SUPPLIED DATA |

◆ ◆ ◆ ◆ ◆

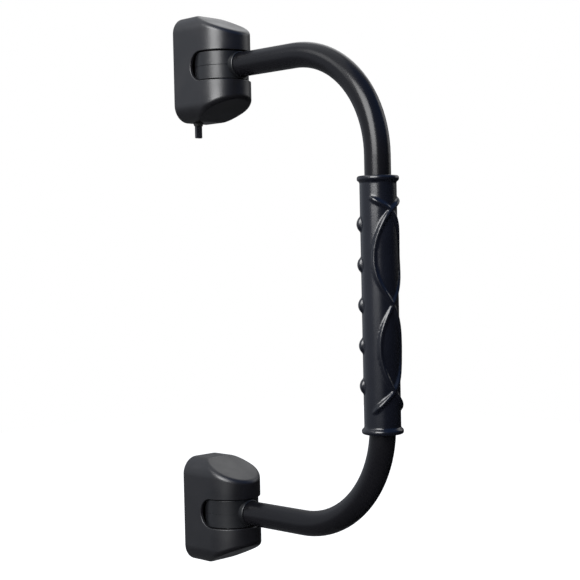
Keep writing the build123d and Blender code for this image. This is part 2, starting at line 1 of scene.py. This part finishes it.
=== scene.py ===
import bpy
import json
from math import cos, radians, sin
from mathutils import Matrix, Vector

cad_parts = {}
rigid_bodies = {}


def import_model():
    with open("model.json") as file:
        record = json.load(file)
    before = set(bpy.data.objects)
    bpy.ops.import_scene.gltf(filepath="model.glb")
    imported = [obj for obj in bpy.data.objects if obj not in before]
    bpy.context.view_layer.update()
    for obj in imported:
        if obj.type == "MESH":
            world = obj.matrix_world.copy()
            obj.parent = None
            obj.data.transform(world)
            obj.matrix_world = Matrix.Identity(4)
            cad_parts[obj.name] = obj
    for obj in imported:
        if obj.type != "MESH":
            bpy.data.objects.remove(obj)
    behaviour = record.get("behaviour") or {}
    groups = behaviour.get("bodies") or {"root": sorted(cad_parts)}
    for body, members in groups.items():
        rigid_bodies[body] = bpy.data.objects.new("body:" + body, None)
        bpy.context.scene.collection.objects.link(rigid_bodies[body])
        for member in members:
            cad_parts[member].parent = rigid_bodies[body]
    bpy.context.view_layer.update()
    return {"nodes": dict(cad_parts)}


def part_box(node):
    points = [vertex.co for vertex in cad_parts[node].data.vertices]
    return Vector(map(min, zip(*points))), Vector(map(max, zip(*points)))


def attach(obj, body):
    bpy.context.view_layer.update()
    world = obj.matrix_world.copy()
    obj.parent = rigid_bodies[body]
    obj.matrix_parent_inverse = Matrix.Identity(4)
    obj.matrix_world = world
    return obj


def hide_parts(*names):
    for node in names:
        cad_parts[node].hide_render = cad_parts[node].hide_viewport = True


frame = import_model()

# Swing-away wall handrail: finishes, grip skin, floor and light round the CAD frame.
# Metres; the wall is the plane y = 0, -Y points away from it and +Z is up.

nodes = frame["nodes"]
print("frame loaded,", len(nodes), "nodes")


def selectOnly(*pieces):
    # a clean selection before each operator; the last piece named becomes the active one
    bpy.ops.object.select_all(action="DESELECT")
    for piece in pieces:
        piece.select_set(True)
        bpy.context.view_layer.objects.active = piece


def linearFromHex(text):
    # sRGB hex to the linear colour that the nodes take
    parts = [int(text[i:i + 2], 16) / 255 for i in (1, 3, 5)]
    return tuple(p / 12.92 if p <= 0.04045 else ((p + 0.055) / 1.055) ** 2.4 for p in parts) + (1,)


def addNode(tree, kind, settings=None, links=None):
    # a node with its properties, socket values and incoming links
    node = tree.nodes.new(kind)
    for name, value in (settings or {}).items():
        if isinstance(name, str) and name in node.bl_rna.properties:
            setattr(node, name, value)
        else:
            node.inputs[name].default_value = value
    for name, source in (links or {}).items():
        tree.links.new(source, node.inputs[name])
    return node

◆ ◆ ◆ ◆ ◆

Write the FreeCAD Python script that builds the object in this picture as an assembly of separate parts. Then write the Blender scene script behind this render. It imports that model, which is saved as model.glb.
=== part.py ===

◆ ◆ ◆ ◆ ◆

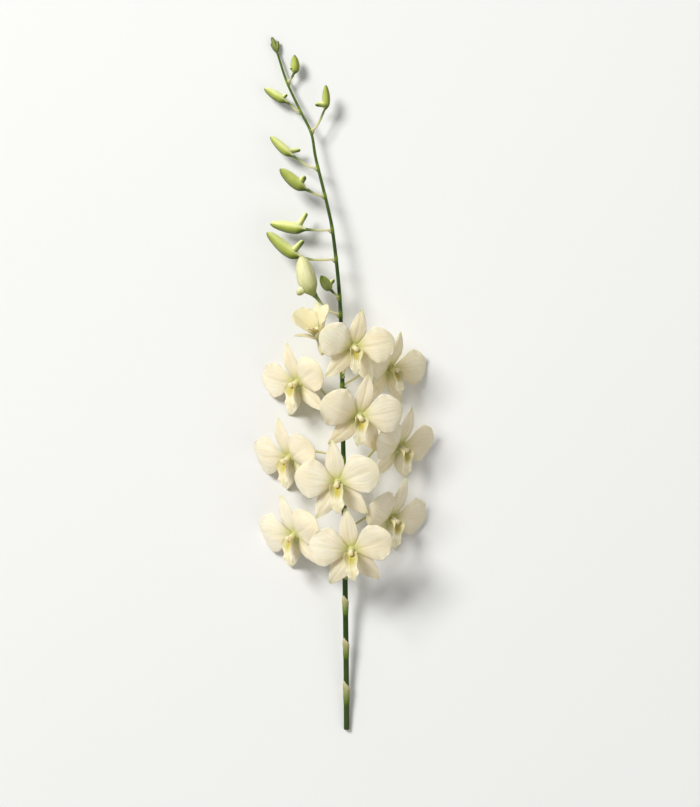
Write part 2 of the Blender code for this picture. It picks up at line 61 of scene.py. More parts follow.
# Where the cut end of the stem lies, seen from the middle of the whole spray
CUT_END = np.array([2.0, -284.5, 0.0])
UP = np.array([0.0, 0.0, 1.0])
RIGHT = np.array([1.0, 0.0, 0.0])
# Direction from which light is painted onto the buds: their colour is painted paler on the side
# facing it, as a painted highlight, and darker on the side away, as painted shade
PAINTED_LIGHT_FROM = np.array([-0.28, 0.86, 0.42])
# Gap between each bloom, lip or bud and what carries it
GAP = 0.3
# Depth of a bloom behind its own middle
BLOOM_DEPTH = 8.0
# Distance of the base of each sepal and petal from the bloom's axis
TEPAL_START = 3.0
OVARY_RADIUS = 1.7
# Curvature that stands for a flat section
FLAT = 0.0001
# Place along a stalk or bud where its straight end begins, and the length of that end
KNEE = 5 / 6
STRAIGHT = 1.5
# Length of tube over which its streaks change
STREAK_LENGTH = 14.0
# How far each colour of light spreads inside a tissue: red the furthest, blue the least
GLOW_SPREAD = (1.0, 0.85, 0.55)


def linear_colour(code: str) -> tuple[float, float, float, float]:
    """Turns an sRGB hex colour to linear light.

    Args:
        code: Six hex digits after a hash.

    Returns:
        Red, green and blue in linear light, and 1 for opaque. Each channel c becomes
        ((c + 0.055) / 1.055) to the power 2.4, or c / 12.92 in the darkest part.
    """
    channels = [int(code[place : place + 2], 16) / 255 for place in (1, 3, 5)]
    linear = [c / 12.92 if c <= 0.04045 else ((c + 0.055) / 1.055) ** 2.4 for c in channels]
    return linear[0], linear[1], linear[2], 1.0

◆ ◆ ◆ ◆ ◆

SHORT PROBLEM | Of the lines above, extract only those from the line with "obj.matrix_parent_inverse = Matrix.Identity(4)" to the line with "frame = import_model()", both included, exactly as written.

COMPLETED TASK |
    obj.matrix_parent_inverse = Matrix.Identity(4)
    obj.matrix_world = world
    return obj


def hide_parts(*names):
    for node in names:
        cad_parts[node].hide_render = cad_parts[node].hide_viewport = True


frame = import_model()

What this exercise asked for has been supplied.